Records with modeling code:
# # # # #
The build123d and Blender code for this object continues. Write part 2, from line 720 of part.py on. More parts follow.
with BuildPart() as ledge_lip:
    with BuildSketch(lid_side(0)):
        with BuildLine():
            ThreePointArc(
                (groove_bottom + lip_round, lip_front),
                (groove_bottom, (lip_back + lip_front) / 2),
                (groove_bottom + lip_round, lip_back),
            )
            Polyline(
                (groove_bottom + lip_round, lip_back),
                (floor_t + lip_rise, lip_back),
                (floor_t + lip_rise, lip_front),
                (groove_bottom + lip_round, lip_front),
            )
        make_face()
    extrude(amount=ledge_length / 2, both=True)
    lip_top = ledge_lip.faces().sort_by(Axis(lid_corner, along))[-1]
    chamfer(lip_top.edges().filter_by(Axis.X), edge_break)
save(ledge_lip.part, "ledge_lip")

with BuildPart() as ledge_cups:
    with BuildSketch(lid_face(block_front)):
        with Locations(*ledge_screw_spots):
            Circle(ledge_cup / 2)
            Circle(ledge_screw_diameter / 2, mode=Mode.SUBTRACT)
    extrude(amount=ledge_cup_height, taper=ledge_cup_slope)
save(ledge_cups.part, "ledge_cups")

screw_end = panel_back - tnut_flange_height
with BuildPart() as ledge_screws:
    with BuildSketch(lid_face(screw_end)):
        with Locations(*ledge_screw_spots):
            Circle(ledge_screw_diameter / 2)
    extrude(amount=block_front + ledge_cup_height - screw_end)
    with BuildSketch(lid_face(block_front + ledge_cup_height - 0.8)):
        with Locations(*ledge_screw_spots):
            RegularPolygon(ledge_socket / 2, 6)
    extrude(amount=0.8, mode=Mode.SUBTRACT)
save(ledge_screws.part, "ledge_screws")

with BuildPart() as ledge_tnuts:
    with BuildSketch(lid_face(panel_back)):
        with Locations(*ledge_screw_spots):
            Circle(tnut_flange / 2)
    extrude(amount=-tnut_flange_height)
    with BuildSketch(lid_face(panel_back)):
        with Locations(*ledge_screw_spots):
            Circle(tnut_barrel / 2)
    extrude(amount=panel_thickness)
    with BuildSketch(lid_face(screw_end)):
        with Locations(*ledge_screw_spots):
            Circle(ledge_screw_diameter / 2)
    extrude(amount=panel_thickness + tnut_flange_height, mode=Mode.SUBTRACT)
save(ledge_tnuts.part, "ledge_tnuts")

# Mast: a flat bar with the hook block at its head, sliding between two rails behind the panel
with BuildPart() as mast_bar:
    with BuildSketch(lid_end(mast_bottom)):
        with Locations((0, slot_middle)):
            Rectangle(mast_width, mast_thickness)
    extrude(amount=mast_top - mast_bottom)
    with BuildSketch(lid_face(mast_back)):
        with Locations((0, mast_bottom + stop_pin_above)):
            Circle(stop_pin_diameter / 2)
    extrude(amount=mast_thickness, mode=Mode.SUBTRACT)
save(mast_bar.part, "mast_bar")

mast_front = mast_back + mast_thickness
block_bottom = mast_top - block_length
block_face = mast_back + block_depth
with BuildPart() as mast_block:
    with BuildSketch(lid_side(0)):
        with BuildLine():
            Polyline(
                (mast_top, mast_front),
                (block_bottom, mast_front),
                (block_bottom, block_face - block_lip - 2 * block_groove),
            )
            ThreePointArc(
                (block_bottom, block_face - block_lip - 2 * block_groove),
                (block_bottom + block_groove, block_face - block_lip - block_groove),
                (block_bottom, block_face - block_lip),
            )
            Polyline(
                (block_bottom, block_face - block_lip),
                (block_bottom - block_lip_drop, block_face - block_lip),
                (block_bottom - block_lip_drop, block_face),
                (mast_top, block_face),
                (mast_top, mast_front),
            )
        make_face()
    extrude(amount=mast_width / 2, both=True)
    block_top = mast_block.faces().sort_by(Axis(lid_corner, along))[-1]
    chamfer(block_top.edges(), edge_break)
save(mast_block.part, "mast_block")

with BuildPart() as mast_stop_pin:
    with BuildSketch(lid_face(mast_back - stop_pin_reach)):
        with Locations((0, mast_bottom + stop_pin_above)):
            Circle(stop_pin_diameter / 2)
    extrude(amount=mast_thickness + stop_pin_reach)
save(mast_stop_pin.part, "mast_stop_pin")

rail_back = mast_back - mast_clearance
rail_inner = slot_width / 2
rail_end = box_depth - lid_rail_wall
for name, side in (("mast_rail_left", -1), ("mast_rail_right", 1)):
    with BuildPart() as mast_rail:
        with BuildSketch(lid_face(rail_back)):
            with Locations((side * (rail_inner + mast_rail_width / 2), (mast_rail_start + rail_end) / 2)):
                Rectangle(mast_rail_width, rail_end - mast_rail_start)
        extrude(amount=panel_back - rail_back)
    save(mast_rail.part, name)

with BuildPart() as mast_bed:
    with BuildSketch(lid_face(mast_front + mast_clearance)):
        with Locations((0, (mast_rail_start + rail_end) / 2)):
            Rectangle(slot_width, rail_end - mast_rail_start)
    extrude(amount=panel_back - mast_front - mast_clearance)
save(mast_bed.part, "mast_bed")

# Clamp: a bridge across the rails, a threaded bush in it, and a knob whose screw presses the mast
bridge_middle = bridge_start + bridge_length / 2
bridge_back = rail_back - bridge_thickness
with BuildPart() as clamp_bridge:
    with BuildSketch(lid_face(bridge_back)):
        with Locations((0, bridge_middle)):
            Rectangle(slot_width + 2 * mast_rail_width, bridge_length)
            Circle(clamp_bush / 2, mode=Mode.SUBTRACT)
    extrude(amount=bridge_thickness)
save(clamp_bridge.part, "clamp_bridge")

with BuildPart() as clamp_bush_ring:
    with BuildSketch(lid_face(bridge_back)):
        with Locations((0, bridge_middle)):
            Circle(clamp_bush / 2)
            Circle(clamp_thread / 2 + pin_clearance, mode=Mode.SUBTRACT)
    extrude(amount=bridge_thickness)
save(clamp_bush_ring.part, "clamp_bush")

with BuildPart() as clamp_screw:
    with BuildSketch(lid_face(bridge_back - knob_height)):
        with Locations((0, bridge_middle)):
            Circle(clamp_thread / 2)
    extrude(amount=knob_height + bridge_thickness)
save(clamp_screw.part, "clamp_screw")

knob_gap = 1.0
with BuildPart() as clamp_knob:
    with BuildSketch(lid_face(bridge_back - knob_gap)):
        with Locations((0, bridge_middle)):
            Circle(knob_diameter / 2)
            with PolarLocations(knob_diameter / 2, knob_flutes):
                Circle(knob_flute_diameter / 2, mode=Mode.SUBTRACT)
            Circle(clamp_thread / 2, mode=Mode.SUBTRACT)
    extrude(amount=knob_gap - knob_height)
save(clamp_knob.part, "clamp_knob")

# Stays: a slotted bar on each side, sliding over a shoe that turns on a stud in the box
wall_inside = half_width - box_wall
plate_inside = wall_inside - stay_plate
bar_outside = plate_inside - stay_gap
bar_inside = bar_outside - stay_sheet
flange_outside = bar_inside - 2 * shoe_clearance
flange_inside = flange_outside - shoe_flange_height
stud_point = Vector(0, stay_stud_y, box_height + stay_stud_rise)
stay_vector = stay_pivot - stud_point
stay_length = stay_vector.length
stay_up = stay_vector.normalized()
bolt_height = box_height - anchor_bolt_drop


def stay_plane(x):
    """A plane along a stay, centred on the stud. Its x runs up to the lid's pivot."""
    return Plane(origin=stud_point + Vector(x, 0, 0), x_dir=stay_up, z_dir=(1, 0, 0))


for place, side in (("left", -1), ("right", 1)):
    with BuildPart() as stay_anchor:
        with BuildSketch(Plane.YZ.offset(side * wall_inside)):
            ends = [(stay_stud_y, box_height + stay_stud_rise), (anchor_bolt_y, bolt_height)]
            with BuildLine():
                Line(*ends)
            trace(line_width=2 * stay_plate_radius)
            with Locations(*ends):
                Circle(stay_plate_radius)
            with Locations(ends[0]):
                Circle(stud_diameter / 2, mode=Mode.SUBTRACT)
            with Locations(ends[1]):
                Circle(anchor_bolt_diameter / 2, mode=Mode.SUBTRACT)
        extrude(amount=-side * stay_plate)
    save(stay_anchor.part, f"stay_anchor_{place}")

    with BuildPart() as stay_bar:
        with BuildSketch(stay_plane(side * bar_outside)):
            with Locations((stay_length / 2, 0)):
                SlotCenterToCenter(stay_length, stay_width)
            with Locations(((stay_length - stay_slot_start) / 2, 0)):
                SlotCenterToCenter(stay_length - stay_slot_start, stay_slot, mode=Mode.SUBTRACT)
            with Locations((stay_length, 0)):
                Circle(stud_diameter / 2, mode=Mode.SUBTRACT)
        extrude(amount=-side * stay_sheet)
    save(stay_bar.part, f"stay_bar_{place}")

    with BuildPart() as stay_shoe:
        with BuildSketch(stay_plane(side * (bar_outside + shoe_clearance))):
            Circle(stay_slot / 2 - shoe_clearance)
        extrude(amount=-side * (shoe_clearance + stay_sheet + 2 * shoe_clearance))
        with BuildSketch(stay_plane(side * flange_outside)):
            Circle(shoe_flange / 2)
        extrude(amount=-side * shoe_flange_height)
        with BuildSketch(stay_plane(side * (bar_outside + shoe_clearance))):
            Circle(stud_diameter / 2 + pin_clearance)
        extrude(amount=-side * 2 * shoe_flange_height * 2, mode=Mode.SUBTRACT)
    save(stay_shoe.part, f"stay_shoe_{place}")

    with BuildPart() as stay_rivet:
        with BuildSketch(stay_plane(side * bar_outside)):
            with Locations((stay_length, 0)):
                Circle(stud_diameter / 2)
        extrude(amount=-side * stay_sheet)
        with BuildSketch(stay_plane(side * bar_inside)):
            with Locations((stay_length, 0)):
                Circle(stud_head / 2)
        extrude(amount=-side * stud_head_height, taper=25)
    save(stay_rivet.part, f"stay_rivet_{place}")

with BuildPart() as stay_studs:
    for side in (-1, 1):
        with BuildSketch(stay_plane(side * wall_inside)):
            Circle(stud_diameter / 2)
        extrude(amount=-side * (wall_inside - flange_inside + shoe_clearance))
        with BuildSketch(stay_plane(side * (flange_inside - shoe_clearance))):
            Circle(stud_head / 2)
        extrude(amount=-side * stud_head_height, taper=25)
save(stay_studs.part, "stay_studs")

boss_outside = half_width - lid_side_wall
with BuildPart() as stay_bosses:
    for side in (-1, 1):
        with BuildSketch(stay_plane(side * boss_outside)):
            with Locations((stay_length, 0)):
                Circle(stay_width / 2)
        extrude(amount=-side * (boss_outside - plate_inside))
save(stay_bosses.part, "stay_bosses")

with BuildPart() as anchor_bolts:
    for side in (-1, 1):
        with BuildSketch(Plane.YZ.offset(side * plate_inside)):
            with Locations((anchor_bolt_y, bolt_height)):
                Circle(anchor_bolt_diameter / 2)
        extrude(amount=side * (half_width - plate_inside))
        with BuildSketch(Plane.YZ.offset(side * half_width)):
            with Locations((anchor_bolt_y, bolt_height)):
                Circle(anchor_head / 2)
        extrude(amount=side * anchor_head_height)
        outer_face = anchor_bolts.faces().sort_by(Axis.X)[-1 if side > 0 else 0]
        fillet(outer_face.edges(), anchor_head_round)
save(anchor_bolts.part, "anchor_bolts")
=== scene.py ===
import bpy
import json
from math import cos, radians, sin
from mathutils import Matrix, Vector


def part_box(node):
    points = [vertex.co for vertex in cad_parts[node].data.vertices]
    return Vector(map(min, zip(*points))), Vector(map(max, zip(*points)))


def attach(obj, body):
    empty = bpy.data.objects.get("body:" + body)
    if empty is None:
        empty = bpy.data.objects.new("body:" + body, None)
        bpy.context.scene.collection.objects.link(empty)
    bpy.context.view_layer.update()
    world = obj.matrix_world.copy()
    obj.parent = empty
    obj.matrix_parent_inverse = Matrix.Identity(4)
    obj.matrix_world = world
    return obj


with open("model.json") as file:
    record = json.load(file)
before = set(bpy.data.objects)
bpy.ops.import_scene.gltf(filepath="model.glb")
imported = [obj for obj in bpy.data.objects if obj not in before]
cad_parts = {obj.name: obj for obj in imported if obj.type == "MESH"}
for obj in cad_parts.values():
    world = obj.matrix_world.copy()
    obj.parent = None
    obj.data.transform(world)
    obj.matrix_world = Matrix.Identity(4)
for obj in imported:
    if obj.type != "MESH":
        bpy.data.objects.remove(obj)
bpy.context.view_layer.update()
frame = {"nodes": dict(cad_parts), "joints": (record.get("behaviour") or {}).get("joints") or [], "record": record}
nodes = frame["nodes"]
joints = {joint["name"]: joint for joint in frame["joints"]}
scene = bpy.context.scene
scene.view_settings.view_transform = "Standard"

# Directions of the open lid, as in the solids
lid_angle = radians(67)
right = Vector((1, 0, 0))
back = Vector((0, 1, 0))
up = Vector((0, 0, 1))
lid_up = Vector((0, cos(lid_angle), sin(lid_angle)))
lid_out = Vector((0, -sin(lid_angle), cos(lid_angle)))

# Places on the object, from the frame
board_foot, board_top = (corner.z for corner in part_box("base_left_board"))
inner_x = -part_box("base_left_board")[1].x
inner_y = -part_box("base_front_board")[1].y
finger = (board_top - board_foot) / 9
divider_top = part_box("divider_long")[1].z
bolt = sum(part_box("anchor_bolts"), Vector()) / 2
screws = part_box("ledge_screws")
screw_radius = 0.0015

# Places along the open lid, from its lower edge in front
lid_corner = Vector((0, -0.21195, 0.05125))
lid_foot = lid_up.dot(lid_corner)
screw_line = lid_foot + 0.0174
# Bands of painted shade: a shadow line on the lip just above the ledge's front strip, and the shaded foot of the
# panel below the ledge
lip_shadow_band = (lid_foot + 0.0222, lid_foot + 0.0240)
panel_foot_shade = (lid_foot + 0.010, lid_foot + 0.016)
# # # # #
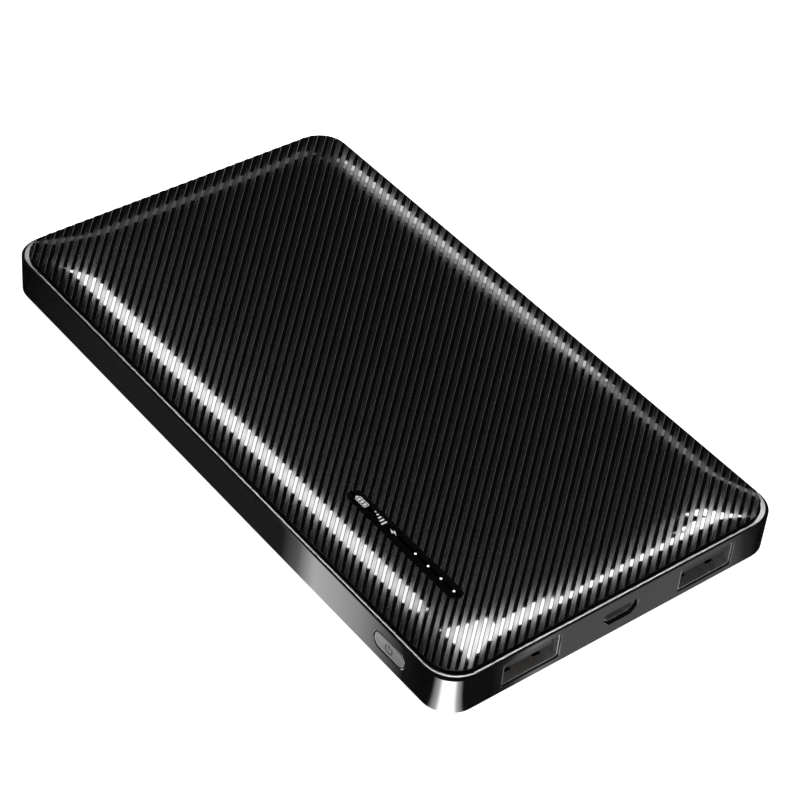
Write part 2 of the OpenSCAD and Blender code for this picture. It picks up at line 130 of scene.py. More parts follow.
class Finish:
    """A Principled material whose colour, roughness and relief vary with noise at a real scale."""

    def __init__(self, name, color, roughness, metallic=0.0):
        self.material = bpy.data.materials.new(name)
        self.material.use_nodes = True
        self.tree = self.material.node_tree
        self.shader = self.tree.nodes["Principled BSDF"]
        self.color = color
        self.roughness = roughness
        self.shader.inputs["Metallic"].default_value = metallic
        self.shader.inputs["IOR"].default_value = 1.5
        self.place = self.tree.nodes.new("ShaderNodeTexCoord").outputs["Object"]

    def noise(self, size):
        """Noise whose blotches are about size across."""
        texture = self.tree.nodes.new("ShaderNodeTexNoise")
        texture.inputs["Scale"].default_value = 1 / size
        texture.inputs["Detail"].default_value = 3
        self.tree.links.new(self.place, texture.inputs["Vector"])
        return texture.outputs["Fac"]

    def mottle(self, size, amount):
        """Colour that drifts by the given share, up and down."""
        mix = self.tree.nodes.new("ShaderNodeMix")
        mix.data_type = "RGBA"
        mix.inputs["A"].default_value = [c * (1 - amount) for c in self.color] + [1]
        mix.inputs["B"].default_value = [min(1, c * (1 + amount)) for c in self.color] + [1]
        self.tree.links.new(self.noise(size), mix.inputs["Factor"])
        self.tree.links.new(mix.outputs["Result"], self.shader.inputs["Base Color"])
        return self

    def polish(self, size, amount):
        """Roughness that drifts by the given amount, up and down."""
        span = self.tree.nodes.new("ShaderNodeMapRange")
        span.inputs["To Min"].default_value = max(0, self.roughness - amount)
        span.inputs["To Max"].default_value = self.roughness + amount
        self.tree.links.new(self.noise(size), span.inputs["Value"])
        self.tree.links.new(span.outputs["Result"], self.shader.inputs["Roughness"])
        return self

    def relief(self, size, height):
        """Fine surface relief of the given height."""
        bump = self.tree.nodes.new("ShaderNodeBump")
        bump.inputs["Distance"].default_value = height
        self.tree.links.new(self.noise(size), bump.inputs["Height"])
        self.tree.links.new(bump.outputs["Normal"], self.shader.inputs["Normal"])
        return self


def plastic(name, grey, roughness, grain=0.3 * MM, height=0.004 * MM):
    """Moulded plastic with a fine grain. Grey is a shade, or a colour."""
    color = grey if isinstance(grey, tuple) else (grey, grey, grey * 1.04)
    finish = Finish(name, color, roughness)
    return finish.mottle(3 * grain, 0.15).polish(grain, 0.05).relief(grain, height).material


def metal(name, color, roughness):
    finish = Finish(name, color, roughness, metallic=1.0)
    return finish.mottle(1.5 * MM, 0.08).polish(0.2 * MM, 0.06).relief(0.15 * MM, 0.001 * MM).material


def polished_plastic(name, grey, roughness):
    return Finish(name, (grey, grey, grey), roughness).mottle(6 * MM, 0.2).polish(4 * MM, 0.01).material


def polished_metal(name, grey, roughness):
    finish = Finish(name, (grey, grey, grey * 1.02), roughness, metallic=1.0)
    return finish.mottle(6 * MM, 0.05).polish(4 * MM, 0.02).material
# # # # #
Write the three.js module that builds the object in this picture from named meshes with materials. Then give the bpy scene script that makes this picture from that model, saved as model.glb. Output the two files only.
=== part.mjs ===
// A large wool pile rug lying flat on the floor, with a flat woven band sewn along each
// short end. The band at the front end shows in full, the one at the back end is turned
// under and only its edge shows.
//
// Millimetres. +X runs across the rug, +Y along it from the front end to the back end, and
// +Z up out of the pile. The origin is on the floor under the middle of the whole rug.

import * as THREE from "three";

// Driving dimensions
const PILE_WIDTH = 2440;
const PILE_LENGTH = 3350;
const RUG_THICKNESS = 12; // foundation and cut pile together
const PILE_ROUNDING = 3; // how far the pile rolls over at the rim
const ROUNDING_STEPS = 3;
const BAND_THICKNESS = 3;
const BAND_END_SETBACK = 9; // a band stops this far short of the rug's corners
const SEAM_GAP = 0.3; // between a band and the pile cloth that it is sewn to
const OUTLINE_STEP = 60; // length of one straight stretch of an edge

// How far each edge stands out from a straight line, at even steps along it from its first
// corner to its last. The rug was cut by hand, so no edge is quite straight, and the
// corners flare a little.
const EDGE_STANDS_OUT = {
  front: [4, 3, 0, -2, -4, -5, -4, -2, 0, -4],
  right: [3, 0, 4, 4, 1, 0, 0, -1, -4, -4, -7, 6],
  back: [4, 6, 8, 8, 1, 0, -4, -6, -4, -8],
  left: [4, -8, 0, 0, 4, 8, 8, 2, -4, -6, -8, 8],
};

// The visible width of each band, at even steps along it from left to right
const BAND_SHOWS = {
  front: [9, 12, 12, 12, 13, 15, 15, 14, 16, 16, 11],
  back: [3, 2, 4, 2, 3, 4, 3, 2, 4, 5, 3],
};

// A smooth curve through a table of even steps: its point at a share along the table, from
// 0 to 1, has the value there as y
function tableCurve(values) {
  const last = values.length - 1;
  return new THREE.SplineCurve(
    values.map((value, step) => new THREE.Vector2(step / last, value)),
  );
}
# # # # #
> **Instruction**:
Quote exactly the lines running from the line with "obj.matrix_parent_inverse = Matrix.Identity(4)" through the line with "lid_out = Vector((0, -sin(lid_angle), cos(lid_angle)))", both ends included, and nothing more.

> **Output of the task**:
    obj.matrix_parent_inverse = Matrix.Identity(4)
    obj.matrix_world = world
    return obj


with open("model.json") as file:
    record = json.load(file)
before = set(bpy.data.objects)
bpy.ops.import_scene.gltf(filepath="model.glb")
imported = [obj for obj in bpy.data.objects if obj not in before]
cad_parts = {obj.name: obj for obj in imported if obj.type == "MESH"}
for obj in cad_parts.values():
    world = obj.matrix_world.copy()
    obj.parent = None
    obj.data.transform(world)
    obj.matrix_world = Matrix.Identity(4)
for obj in imported:
    if obj.type != "MESH":
        bpy.data.objects.remove(obj)
bpy.context.view_layer.update()
frame = {"nodes": dict(cad_parts), "joints": (record.get("behaviour") or {}).get("joints") or [], "record": record}
nodes = frame["nodes"]
joints = {joint["name"]: joint for joint in frame["joints"]}
scene = bpy.context.scene
scene.view_settings.view_transform = "Standard"

# Directions of the open lid, as in the solids
lid_angle = radians(67)
right = Vector((1, 0, 0))
back = Vector((0, 1, 0))
up = Vector((0, 0, 1))
lid_up = Vector((0, cos(lid_angle), sin(lid_angle)))
lid_out = Vector((0, -sin(lid_angle), cos(lid_angle)))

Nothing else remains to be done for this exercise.